Selected for solo shows Fleisher Memorial Challenge (’06), Painted Bride’s 4-Sites series (‘07) and for the Powel House Museum’s Landmarks Contemporary Projects (‘07), Roxana’s media installations, performances, documents, and digital imagery juxtapose, reflect, deconstruct and isolate the strains of difference associated with Puerto Rican culture, class and geopolitical position, the strains that define one as the Other. Using a wide range of tropes and models of modernization and globalization, she builds a “history.”
Brent Wahl
Interplanetary Death Star
Brent Wahl works most often with photography, installation, and time-based media. His work focuses on conjuring the undercurrent of our reality; he is interested in connecting various cultural phenomena, abstraction, magic, time, illusion, and the spectacle.
Brent holds degrees from Pratt Institute and the University of Pennsylvania. He currently teaches in the School of Design at the University of Pennsylvania and his work has been exhibited at Slought Foundation (Philadelphia), Arcadia University Gallery (Glendale, PA), Sackler Center Gallery, Guggenheim Museum (NYC), Boulder Museum of Contemporary Art (Colorado), the Schafler Gallery (Brooklyn, NY), and the Gibbes Museum of Art (Charleston, SC).
GUEST ARTIST
Jason Schiedel
So Long (Philly)
So Long (Philly) is the second installment of a serial video project by Canadian artist Jason Schiedel. Shown on a television tipped on its side, So Long features a video of a helpless man (played by the artist) falling or flying through a series of everyday landscapes. So Long plumbs the familiar nightmare of a complete loss of bodily control. Its protagonist zooms like a haywire missile past suburban shopping malls and downtown city streets, narrowly missing everything in his path. An ongoing project, So Long incorporates footage from every city in its exhibition history, gradually becoming a piecemeal portrait of the American landscape. A lo-fi disaster movie by way of Looney Tunes and Buster Keaton, So Long also transposes national anxieties about the world stage into our very back yard.
Jason Schiedel holds degrees from the Ontario College of Art and Design and Cranbrook Academy of Art.
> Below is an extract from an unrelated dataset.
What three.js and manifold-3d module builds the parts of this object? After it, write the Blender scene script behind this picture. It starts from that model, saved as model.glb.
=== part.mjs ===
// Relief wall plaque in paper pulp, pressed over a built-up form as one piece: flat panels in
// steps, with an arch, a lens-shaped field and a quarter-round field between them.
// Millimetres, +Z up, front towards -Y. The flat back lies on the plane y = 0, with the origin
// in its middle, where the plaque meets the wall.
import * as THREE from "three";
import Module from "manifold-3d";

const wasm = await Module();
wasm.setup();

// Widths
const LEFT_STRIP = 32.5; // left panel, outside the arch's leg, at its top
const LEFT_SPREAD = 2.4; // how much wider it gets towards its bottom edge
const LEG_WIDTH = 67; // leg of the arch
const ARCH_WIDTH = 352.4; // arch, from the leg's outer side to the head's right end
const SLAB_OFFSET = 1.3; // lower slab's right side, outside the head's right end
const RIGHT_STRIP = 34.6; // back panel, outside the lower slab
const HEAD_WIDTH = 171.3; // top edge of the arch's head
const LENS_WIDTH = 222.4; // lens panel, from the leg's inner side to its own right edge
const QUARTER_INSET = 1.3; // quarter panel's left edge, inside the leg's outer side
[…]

His work has been featured in exhibitions in the United States and Europe, including Foreign Body at White Columns, New York (2000), Animations at P.S.1 Contemporary Art Center/MoMA (2001), Observatori: 7th International Festival of Contemporary Art in Valencia, Spain (2006), and recently in Pull My Finger at Allston Skirt Gallery in Boston, Massachusetts (2007). Currently he is a research affiliate of MIT's Center for Advanced Visual Studies.
IN THE VIDEO LOUNGE
Ricardo Miranda Zúñiga
Transmitting Ideology
Transmitting Ideology will present an installation of 20 wooden guns outfitted with radios broadcasting declarations on freedom and transformation in our society. By manipulating historical and contemporary speeches that have targeted mass audiences, Ricardo Miranda Zúñiga presents a poignant critique on the construction of consciousness through the rhetoric of ideology and the refrain of leadership. The radio transmissions framed in hand-crafted wooden AK47s and Uzis point to the power that mass media wields in the dissemination of information.
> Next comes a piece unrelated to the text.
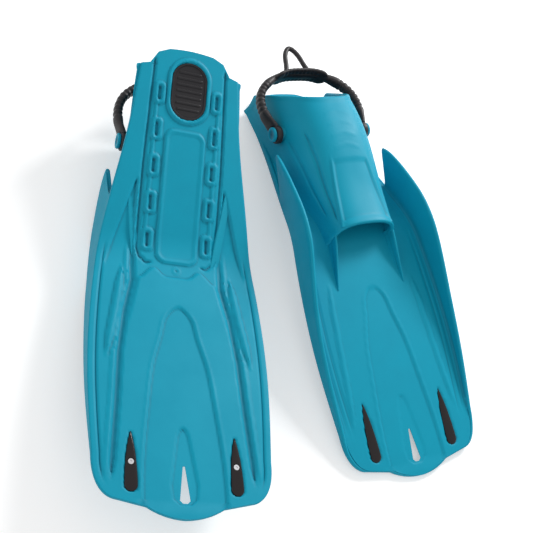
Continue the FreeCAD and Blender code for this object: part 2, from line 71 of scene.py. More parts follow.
class Curve:
    """A smooth line of one value through a few stations."""

    def __init__(self, stations: Points) -> None:
        """Works out the natural cubic spline through (place, value) stations."""
        self.at = np.array([a for a, _ in stations], float)
        self.value = np.array([b for _, b in stations], float)
        step, rise = np.diff(self.at), np.diff(self.value)
        count = len(self.at)
        system, right = np.eye(count), np.zeros(count)
        for i in range(1, count - 1):
            system[i, i - 1 : i + 2] = (step[i - 1], 2 * (step[i - 1] + step[i]), step[i])
            right[i] = 6 * (rise[i] / step[i] - rise[i - 1] / step[i - 1])
        self.bend = np.linalg.solve(system, right)

    def __call__(self, place: Array) -> Array:
        """Gives the values at the places, held level past both ends."""
        place = np.clip(place, self.at[0], self.at[-1])
        i = np.clip(np.searchsorted(self.at, place) - 1, 0, len(self.at) - 2)
        step = self.at[i + 1] - self.at[i]
        a, b = (self.at[i + 1] - place) / step, (place - self.at[i]) / step
        cubic = (a**3 - a) * self.bend[i] + (b**3 - b) * self.bend[i + 1]
        return a * self.value[i] + b * self.value[i + 1] + cubic * step**2 / 6


def path_distance(x: Array, s: Array, path: Points) -> tuple[Array, Array]:
    """Measures points against a line of straight runs.

    Args:
        x, s: the points' places.
        path: the corners of the line as (x, s).

    Returns:
        The distance to the line, and the share of the way along it.
    """
    corners = np.array(path, float)
    runs = np.linalg.norm(np.diff(corners, axis=0), axis=1)
    far, share = np.full(x.shape, 1e9), np.zeros(x.shape)
    gone = 0.0
    for start, end, run in zip(corners, corners[1:], runs):
        along = ((x - start[0]) * (end[0] - start[0]) + (s - start[1]) * (end[1] - start[1])) / run**2
        along = np.clip(along, 0.0, 1.0)
        gap = np.hypot(x - start[0] - along * (end[0] - start[0]), s - start[1] - along * (end[1] - start[1]))
        share = np.where(gap < far, (gone + along * run) / runs.sum(), share)
        far = np.minimum(far, gap)
        gone += run
    return far, share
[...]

Ricardo Miranda Zúñiga was born of immigrant parents and grew up between Nicaragua and San Francisco and holds degrees from UC Berkeley and Carnegie Mellon University. His work has been presented around the world most recently at the House of World Culture, Berlin; Laboratorio Art-Alameda, Mexico City; the National Center for Contemporary Art, St. Petersburg, Russia; the New Museum and Momenta Art in New York City.
AT SCREENING
Deborah Stratman
In Order Not To Be Here
Deborah Stratman’s In Order Not To Be Here is an uncompromising look at the ways privacy, safety, convenience and surveillance determine our environment. Shot entirely at night, the film confronts the hermetic nature of white-collar communities, dissecting the fear behind contemporary suburban design. An isolation-based fear (protect us from people not like us). A fear of irregularity (eat at McDonalds, you know what to expect). A fear of thought (turn on the television). A fear of self (don’t stop moving). By examining evacuated suburban and corporate landscapes, the film reveals a peculiarly 21st century hollowness…an emptiness born of our collective faith in safety and technology. This is a new genre of horror movie, attempting suburban locations as states of mind.
Deborah Stratman is an award-winning filmmaker and artist based in Chicago. She received her M.F.A. from the California Institute of Arts and her B.F.A. from the School of the Art Institute of Chicago. Since 1990 she has completed more than a dozen film projects, both on sixteen-millimeter film and on video. These works have been shown at international film festivals—including the Sundance Film Festival in Utah, the Rotterdam International Film Festival in the Netherlands, and the Vienna International Film Festival in Austria—and at art institutions such as the Wexner Center for the Arts, Columbus, Ohio, and the San Francisco Art Institute.